From the entries below, tally how many lines contain "loop" and report only that figure.

DATASET ENTRIES:

------------------------------------------------------------------------

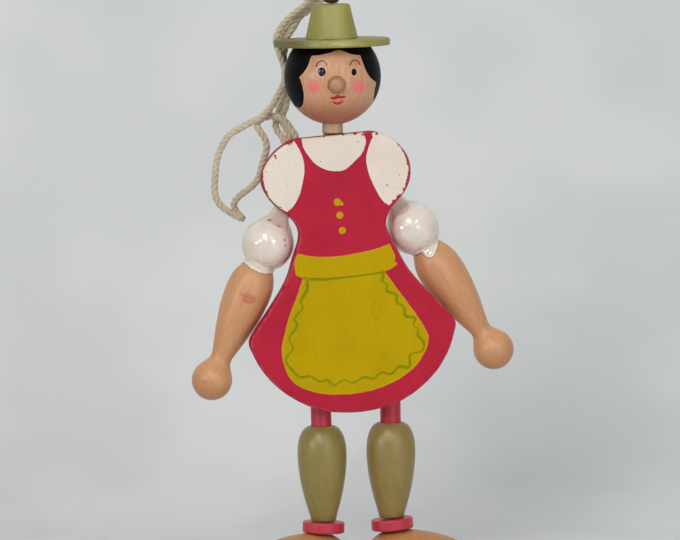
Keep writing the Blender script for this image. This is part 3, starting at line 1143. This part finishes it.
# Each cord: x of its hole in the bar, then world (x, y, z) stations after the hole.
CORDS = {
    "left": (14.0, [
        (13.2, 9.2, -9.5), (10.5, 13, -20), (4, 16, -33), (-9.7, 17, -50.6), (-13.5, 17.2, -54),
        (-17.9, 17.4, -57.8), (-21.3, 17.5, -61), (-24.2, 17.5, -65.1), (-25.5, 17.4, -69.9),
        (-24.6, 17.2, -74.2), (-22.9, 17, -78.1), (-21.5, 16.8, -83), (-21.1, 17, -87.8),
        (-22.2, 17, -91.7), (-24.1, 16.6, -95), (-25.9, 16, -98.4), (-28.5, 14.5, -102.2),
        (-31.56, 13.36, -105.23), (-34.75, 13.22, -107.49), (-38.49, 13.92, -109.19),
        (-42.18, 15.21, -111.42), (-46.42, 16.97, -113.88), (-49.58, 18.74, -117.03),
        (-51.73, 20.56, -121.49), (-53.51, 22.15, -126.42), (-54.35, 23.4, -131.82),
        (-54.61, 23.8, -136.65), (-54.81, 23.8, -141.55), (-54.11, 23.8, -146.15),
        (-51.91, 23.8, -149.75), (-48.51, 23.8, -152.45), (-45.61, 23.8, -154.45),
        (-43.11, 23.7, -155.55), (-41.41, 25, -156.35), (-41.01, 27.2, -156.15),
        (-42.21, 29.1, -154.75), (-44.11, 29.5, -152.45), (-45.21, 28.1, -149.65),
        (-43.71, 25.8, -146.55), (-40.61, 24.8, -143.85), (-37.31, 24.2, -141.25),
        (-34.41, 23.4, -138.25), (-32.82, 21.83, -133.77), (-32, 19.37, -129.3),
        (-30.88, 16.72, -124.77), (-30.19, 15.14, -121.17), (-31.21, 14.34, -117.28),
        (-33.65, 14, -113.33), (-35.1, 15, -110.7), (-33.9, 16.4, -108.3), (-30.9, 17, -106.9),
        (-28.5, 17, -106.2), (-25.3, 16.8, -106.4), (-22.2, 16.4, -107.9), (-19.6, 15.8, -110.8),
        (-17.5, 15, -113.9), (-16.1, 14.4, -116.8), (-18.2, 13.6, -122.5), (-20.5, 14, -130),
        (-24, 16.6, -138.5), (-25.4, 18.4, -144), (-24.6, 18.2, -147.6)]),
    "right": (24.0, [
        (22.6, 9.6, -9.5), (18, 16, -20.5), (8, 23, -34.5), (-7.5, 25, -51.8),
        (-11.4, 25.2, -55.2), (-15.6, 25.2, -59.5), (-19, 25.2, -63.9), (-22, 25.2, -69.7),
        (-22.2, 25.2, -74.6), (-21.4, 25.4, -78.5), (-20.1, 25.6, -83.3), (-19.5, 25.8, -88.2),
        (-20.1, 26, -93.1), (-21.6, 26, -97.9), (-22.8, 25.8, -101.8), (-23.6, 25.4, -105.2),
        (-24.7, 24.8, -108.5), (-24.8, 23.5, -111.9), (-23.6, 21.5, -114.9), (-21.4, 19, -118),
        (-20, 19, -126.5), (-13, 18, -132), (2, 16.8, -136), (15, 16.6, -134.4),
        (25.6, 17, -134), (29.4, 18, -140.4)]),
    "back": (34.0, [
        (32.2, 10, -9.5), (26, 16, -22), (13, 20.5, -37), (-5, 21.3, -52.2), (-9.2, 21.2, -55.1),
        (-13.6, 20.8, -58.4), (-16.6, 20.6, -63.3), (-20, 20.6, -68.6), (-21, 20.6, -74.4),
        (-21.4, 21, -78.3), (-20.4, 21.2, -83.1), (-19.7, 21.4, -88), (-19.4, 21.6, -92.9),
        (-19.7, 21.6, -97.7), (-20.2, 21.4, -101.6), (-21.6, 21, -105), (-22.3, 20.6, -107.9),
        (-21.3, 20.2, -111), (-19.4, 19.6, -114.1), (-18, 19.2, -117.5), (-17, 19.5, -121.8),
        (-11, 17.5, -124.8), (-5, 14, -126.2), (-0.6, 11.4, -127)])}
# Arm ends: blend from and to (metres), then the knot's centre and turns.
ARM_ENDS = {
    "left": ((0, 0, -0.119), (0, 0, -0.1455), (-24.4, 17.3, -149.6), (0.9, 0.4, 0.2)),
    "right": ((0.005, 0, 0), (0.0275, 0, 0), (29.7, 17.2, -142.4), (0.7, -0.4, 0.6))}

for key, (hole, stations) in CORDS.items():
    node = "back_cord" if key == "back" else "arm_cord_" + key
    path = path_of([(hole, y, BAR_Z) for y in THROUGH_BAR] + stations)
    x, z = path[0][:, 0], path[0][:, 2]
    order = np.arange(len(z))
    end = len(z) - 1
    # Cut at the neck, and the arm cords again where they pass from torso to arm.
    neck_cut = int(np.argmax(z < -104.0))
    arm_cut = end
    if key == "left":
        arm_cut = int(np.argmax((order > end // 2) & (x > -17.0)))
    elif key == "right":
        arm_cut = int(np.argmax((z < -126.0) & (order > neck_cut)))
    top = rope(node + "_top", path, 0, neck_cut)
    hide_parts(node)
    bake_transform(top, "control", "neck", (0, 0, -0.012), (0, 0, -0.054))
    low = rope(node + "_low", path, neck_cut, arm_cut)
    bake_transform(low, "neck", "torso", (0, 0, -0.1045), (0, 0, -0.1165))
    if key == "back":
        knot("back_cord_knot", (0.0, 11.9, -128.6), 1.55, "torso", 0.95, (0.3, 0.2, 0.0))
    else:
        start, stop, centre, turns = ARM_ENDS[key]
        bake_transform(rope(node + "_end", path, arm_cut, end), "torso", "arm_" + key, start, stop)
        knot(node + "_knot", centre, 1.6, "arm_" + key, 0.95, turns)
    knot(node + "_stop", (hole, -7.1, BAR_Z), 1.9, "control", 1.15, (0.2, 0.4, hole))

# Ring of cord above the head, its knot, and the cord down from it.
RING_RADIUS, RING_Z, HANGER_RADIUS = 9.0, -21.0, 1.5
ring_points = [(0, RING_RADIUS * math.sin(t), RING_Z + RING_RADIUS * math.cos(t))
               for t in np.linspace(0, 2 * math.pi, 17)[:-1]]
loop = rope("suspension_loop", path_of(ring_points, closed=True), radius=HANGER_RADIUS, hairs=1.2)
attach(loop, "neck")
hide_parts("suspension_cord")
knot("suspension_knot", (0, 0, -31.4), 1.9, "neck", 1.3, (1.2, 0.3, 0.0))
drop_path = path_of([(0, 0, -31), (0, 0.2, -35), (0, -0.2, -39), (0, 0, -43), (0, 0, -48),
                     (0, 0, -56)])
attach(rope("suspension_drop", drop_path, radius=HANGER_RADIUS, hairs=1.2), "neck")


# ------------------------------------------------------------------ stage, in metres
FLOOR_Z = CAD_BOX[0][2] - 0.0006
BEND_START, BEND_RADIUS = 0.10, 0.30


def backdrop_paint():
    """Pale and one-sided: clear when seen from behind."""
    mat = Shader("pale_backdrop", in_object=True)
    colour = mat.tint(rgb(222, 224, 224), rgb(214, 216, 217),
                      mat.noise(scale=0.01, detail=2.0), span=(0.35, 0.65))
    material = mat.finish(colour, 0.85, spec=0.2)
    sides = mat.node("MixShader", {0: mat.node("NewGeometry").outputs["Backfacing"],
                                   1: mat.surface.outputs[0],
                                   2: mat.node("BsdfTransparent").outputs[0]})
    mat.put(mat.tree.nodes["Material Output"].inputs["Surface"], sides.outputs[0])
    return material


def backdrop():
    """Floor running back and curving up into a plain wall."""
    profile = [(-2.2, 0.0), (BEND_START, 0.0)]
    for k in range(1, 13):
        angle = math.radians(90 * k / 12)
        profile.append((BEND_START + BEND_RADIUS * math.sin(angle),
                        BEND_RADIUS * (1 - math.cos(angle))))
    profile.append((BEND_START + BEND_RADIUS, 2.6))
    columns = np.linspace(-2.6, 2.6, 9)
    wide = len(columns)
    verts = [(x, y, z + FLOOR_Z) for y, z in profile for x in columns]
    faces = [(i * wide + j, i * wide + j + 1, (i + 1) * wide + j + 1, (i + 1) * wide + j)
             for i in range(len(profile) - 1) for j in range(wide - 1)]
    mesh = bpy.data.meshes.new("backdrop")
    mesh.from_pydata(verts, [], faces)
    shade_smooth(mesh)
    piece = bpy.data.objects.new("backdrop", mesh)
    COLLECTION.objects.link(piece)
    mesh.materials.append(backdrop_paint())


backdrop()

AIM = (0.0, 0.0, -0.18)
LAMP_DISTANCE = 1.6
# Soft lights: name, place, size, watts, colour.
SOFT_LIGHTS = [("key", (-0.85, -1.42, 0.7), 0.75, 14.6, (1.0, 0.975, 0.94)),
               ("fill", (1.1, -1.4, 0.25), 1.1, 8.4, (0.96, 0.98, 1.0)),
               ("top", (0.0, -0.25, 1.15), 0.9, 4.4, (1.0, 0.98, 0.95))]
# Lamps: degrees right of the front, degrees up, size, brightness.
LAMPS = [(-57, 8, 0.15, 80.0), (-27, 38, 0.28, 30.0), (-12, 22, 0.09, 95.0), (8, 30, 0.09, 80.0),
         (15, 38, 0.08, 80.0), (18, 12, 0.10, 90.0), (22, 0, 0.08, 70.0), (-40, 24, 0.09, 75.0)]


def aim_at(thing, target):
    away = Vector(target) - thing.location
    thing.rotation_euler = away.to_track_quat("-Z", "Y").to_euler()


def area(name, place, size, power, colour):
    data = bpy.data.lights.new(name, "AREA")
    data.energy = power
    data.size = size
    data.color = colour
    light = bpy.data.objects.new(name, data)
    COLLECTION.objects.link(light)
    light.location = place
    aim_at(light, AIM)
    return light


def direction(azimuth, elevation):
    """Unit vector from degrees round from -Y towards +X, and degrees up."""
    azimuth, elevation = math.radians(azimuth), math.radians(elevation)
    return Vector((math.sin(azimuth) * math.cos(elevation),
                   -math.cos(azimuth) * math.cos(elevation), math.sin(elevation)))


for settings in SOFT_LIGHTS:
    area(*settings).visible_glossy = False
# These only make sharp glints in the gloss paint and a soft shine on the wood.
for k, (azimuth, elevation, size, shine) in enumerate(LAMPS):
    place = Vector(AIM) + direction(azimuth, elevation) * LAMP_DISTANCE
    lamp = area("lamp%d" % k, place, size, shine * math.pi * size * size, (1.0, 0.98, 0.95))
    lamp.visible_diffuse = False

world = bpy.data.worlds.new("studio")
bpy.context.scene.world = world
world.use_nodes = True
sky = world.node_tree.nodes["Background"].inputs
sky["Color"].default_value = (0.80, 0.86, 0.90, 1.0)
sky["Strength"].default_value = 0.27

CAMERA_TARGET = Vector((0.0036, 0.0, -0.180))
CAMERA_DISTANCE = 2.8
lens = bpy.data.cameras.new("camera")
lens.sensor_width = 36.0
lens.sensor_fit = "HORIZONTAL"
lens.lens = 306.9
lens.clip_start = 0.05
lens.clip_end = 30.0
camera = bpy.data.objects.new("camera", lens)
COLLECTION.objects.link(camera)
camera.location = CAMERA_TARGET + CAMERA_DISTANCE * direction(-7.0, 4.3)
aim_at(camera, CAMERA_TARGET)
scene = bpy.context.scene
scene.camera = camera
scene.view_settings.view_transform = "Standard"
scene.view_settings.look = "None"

------------------------------------------------------------------------

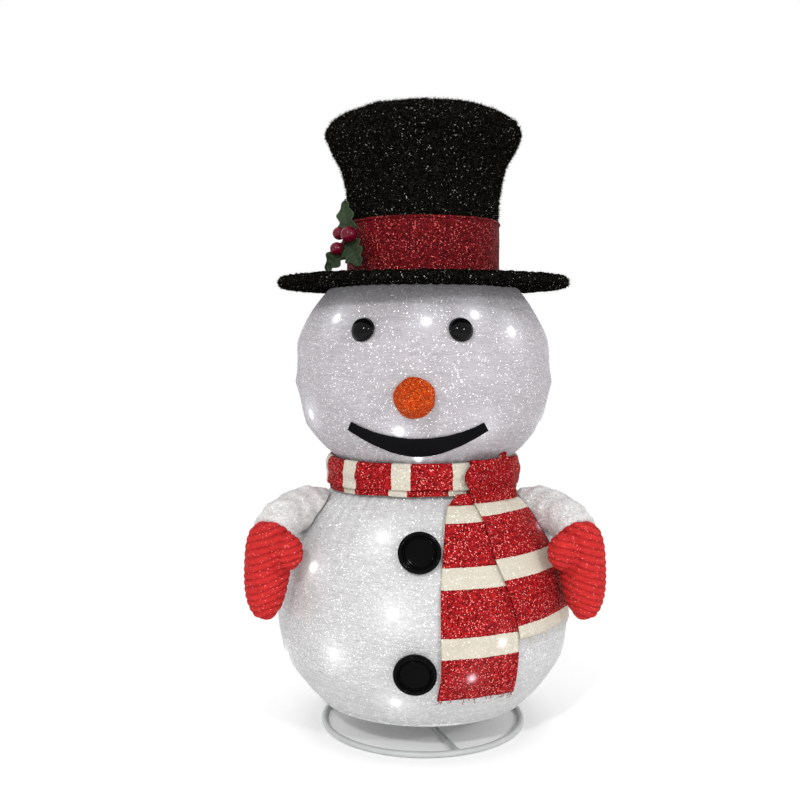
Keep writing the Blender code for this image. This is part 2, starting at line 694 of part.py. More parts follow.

------------------------------------------------------------------------

SOLUTION FOR THIS TASK:
2